» Data shown:
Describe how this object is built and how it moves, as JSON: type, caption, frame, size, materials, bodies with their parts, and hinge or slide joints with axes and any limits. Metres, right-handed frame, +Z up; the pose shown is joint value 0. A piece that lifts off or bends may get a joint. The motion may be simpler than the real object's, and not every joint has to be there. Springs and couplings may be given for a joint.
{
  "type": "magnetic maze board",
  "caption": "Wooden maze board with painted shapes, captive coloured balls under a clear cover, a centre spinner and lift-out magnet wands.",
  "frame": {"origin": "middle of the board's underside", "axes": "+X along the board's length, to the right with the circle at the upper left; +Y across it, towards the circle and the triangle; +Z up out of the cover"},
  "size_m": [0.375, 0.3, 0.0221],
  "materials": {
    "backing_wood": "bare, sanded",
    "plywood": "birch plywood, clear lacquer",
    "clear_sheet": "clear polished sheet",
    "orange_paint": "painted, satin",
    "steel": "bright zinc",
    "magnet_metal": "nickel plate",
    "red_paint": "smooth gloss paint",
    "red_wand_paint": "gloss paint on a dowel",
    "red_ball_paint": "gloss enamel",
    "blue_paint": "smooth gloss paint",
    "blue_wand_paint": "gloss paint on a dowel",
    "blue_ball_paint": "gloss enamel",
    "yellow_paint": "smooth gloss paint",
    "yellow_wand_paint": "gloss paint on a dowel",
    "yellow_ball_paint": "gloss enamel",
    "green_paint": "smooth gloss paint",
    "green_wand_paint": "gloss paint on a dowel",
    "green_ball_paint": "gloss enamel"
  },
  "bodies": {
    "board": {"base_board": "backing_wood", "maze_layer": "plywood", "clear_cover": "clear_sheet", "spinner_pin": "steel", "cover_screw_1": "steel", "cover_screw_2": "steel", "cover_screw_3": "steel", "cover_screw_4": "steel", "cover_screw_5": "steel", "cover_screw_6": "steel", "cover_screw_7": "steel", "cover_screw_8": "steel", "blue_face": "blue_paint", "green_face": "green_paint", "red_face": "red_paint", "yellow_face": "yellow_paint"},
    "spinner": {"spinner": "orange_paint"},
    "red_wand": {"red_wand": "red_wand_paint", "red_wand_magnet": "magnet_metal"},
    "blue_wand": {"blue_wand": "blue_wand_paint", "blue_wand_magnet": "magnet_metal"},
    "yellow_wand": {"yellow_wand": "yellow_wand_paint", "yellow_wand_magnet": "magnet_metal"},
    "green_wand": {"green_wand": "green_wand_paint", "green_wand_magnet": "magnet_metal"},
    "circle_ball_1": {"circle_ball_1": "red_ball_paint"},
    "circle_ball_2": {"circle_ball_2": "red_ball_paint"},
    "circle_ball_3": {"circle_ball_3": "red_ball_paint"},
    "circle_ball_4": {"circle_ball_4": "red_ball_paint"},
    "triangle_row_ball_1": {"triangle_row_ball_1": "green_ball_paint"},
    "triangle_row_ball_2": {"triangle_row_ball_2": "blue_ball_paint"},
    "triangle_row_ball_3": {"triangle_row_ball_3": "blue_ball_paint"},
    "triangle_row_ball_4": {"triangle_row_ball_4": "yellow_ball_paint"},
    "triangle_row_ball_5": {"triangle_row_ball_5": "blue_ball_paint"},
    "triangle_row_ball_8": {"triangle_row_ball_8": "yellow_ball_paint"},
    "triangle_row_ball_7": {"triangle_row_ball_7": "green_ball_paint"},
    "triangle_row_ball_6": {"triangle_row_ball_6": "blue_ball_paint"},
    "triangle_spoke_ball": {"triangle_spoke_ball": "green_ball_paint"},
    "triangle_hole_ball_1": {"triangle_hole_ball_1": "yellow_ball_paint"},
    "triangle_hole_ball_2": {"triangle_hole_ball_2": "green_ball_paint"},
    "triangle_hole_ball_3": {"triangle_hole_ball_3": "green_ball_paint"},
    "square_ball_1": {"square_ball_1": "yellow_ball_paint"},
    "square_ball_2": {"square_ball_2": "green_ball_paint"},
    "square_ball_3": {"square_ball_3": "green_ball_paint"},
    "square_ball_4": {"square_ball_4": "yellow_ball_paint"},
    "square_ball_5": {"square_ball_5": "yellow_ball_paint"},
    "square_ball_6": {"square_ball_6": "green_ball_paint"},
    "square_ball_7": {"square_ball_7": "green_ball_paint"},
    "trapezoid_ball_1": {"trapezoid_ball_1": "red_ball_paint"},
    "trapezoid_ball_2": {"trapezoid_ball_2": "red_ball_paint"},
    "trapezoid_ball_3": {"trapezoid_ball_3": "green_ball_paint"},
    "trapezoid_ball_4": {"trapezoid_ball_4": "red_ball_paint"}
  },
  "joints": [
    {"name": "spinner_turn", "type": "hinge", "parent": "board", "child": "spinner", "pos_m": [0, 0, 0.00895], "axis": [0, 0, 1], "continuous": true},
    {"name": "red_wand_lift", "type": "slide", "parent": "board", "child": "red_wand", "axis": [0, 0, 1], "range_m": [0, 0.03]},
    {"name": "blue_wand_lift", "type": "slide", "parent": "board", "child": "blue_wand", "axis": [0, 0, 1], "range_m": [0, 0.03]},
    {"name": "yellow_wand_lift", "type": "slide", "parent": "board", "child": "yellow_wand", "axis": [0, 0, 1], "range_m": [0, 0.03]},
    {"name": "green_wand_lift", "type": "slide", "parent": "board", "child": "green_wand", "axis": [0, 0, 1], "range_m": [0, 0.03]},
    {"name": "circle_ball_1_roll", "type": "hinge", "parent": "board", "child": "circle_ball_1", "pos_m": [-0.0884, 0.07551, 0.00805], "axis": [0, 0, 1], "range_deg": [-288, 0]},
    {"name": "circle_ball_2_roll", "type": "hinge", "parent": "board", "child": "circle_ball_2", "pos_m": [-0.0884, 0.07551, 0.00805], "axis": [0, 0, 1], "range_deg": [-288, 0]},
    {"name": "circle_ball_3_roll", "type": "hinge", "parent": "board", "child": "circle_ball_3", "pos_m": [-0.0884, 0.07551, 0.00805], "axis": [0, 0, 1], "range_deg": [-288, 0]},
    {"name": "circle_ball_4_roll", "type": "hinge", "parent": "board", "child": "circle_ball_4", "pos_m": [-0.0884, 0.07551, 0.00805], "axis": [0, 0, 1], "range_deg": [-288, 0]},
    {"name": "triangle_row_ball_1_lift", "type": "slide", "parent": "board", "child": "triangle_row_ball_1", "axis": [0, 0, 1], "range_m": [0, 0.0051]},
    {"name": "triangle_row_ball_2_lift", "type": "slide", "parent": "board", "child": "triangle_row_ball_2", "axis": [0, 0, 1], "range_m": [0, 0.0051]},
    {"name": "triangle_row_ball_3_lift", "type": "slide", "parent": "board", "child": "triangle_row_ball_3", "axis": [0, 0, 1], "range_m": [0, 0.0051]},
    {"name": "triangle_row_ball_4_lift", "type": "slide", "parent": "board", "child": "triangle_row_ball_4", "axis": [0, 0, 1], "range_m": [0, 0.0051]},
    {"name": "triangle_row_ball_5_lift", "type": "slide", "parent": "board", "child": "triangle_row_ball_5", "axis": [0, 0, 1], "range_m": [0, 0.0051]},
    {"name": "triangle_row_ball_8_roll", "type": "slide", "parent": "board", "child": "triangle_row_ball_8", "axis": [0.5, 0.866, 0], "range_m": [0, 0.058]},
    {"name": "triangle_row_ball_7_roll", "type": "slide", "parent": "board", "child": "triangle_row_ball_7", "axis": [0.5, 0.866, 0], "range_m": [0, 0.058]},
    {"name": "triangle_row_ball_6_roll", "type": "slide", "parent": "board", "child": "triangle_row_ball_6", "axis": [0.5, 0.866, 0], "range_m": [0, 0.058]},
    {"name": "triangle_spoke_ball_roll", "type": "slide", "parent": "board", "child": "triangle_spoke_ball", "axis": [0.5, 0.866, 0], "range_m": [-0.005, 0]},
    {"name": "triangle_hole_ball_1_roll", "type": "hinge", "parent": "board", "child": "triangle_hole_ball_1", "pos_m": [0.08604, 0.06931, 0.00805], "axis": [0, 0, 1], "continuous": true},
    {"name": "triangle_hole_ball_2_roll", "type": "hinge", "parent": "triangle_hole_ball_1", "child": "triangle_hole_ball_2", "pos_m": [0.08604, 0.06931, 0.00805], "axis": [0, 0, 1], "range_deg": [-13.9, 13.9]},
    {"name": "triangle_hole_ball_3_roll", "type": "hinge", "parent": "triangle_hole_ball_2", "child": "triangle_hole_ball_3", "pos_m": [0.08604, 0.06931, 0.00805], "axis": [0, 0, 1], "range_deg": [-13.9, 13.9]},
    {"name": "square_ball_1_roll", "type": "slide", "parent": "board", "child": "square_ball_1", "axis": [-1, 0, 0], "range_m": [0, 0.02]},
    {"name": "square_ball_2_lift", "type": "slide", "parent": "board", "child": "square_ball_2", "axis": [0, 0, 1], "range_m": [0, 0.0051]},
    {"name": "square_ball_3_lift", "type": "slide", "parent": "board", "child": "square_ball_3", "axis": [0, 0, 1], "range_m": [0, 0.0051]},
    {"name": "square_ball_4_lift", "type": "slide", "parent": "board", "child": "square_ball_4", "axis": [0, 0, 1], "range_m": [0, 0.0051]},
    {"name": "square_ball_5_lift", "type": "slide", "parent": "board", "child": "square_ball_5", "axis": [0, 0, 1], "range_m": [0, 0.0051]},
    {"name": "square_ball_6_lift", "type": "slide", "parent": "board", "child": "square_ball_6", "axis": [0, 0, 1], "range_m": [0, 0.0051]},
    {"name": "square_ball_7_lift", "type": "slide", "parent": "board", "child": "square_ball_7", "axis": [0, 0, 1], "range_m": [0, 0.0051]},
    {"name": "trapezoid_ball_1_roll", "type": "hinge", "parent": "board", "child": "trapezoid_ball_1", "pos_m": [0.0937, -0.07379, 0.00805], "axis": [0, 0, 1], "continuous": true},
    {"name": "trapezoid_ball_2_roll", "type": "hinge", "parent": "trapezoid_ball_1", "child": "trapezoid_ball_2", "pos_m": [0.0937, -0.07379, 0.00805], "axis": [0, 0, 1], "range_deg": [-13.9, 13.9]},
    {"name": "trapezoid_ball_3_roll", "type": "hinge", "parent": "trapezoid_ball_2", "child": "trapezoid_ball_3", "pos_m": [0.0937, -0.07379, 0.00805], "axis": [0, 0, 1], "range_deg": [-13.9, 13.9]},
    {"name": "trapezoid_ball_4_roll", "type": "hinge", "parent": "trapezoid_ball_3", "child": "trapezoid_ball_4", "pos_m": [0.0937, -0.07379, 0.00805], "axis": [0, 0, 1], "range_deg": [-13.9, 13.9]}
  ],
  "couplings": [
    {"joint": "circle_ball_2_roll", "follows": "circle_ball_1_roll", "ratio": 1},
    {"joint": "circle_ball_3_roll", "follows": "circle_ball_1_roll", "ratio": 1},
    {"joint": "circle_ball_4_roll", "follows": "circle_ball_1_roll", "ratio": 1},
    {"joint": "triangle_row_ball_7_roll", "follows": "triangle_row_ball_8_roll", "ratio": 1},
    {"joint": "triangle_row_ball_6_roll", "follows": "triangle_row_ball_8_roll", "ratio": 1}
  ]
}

» Set task:
Every line of the listing that holds "materials" is to be counted; give only the resulting number.

» Reply to the task:
2